Work required
Reproduce each line exactly. Skip none.

START Data for this task

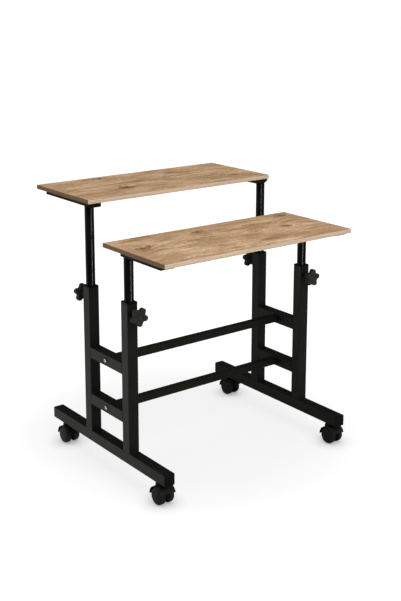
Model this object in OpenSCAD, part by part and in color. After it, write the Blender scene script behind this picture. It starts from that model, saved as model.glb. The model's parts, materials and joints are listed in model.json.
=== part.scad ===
// Height-adjustable two-level desk on castors.
// Origin on the floor, midway across the width and the depth. X is the width, -Y the user's side, Z up.

/* [Boards] */
// Width of each board
board_w = 800; // [600:10:1100]
// Depth of each board
board_d = 350; // [280:5:420]
// Thickness of each board
board_t = 15; // [12:1:25]
// Width of the bevel along the board's edges
board_bevel = 0.8; // [0.3:0.1:2]
// Radius of the board's corners in plan
board_corner_r = 2.5; // [1:0.5:20]
// Height of the front board's top above the floor
front_board_h = 807; // [700:1:980]
// Height of the rear board's top above the floor
rear_board_h = 936; // [700:1:980]
// From the front tubes' axis to the front board's front edge
front_board_reach = 227; // [200:1:260]
// From the rear tubes' axis to the rear board's front edge
rear_board_lip = 26; // [22:1:60]

/* [Side frames] */
// Side of the square steel tube of the legs, rungs and feet
frame_tube = 40; // [36:1:50]
// Wall of the square steel tube
frame_wall = 1.5; // [1.2:0.1:2]
// Outside corner radius of the square steel tube
frame_corner_r = 3; // [2.5:0.5:5]
// From the board's end to the middle of the side frame
frame_inset = 20; // [19:1:60]
// Distance from the front leg's axis to the rear leg's axis
leg_spacing = 235; // [180:1:300]
// Length of each outer leg above the foot
leg_l = 515; // [450:1:560]
// Height of the lower rung's middle above the top of the foot
rung_lower_h = 119; // [60:1:200]
// Height of the upper rung's middle above the top of the foot
rung_upper_h = 288; // [250:1:400]
// Length of each foot with its end caps
foot_l = 700; // [600:5:760]
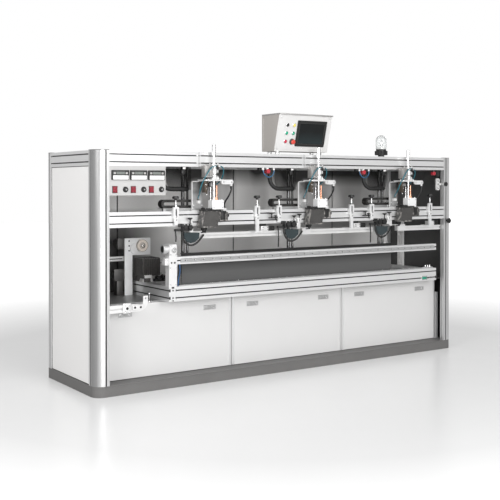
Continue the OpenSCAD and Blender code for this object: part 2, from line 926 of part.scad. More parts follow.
chain_x = -415;
chain_l = 348;
chain_w = 60;
chain_y = 85;
tray_h = 22;
chain_h = 70;
link_pitch = 24;

module chain_trays() {
  color("silver")
  for (x = stations) {
    translate([x + chain_x, -hd + 52, beam_top]) rotate([90, 0, 90]) linear_extrude(chain_l)
      polygon([[0, 0], [24, 0], [24, tray_h - 3], [chain_w + 36, tray_h - 3],
               [chain_w + 36, tray_h], [0, tray_h]]);
  }
}

// A drag chain folded once: two runs and a half turn, with grooves between its links
module drag_chain() {
  r = chain_h / 2;
  t = 22;
  straight = chain_l - r;
  n = floor((straight - 10) / link_pitch);
  difference() {
    standing(chain_w) difference() {
      union() {
        translate([r, 0]) square([straight, chain_h]);
        translate([r, r]) circle(r = r, $fn = 96);
      }
      translate([r, t]) square([straight + eps, chain_h - 2 * t]);
      translate([r, r]) circle(r = r - t, $fn = 96);
    }
    for (i = [0:n], z = [-eps, chain_h - 3]) {
      translate([r + i * link_pitch, -eps, z]) cube([3, chain_w + 2 * eps, 3 + eps]);
    }
    for (a = [20:35:160]) {
      translate([r, -eps, r]) rotate([0, -90 - a, 0]) translate([r - 3, 0, -1.5])
        cube([4, chain_w + 2 * eps, 3]);
    }
    for (i = [0:n], z = [t / 2, chain_h - t / 2]) {
      translate([r + 13 + i * link_pitch, -eps, z]) rotate([-90, 0, 0])
        cylinder(d = 9, h = 3 + eps, $fn = 24);
    }
  }
}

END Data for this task

Exercise result
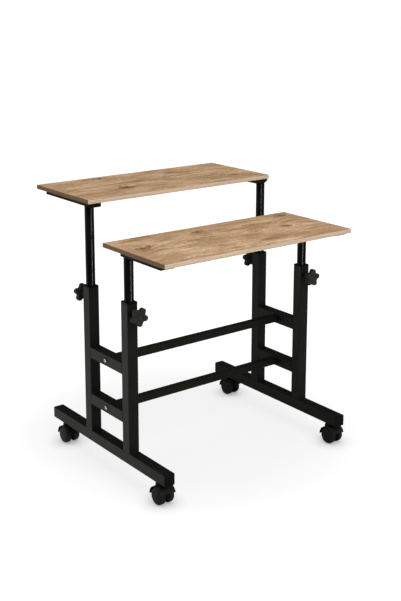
Model this object in OpenSCAD, part by part and in color. After it, write the Blender scene script behind this picture. It starts from that model, saved as model.glb. The model's parts, materials and joints are listed in model.json.
=== part.scad ===
// Height-adjustable two-level desk on castors.
// Origin on the floor, midway across the width and the depth. X is the width, -Y the user's side, Z up.

/* [Boards] */
// Width of each board
board_w = 800; // [600:10:1100]
// Depth of each board
board_d = 350; // [280:5:420]
// Thickness of each board
board_t = 15; // [12:1:25]
// Width of the bevel along the board's edges
board_bevel = 0.8; // [0.3:0.1:2]
// Radius of the board's corners in plan
board_corner_r = 2.5; // [1:0.5:20]
// Height of the front board's top above the floor
front_board_h = 807; // [700:1:980]
// Height of the rear board's top above the floor
rear_board_h = 936; // [700:1:980]
// From the front tubes' axis to the front board's front edge
front_board_reach = 227; // [200:1:260]
// From the rear tubes' axis to the rear board's front edge
rear_board_lip = 26; // [22:1:60]

/* [Side frames] */
// Side of the square steel tube of the legs, rungs and feet
frame_tube = 40; // [36:1:50]
// Wall of the square steel tube
frame_wall = 1.5; // [1.2:0.1:2]
// Outside corner radius of the square steel tube
frame_corner_r = 3; // [2.5:0.5:5]
// From the board's end to the middle of the side frame
frame_inset = 20; // [19:1:60]
// Distance from the front leg's axis to the rear leg's axis
leg_spacing = 235; // [180:1:300]
// Length of each outer leg above the foot
leg_l = 515; // [450:1:560]
// Height of the lower rung's middle above the top of the foot
rung_lower_h = 119; // [60:1:200]
// Height of the upper rung's middle above the top of the foot
rung_upper_h = 288; // [250:1:400]
// Length of each foot with its end caps
foot_l = 700; // [600:5:760]
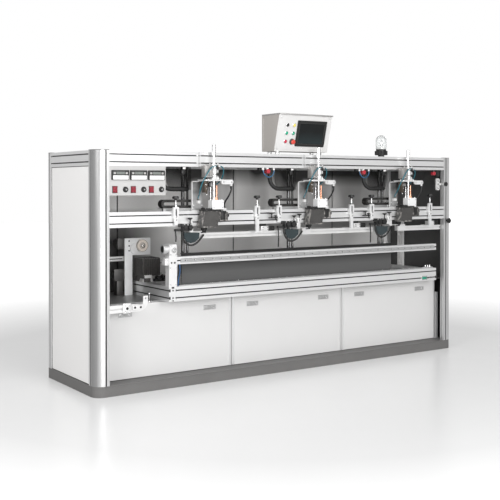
Continue the OpenSCAD and Blender code for this object: part 2, from line 926 of part.scad. More parts follow.
chain_x = -415;
chain_l = 348;
chain_w = 60;
chain_y = 85;
tray_h = 22;
chain_h = 70;
link_pitch = 24;

module chain_trays() {
  color("silver")
  for (x = stations) {
    translate([x + chain_x, -hd + 52, beam_top]) rotate([90, 0, 90]) linear_extrude(chain_l)
      polygon([[0, 0], [24, 0], [24, tray_h - 3], [chain_w + 36, tray_h - 3],
               [chain_w + 36, tray_h], [0, tray_h]]);
  }
}

// A drag chain folded once: two runs and a half turn, with grooves between its links
module drag_chain() {
  r = chain_h / 2;
  t = 22;
  straight = chain_l - r;
  n = floor((straight - 10) / link_pitch);
  difference() {
    standing(chain_w) difference() {
      union() {
        translate([r, 0]) square([straight, chain_h]);
        translate([r, r]) circle(r = r, $fn = 96);
      }
      translate([r, t]) square([straight + eps, chain_h - 2 * t]);
      translate([r, r]) circle(r = r - t, $fn = 96);
    }
    for (i = [0:n], z = [-eps, chain_h - 3]) {
      translate([r + i * link_pitch, -eps, z]) cube([3, chain_w + 2 * eps, 3 + eps]);
    }
    for (a = [20:35:160]) {
      translate([r, -eps, r]) rotate([0, -90 - a, 0]) translate([r - 3, 0, -1.5])
        cube([4, chain_w + 2 * eps, 3]);
    }
    for (i = [0:n], z = [t / 2, chain_h - t / 2]) {
      translate([r + 13 + i * link_pitch, -eps, z]) rotate([-90, 0, 0])
        cylinder(d = 9, h = 3 + eps, $fn = 24);
    }
  }
}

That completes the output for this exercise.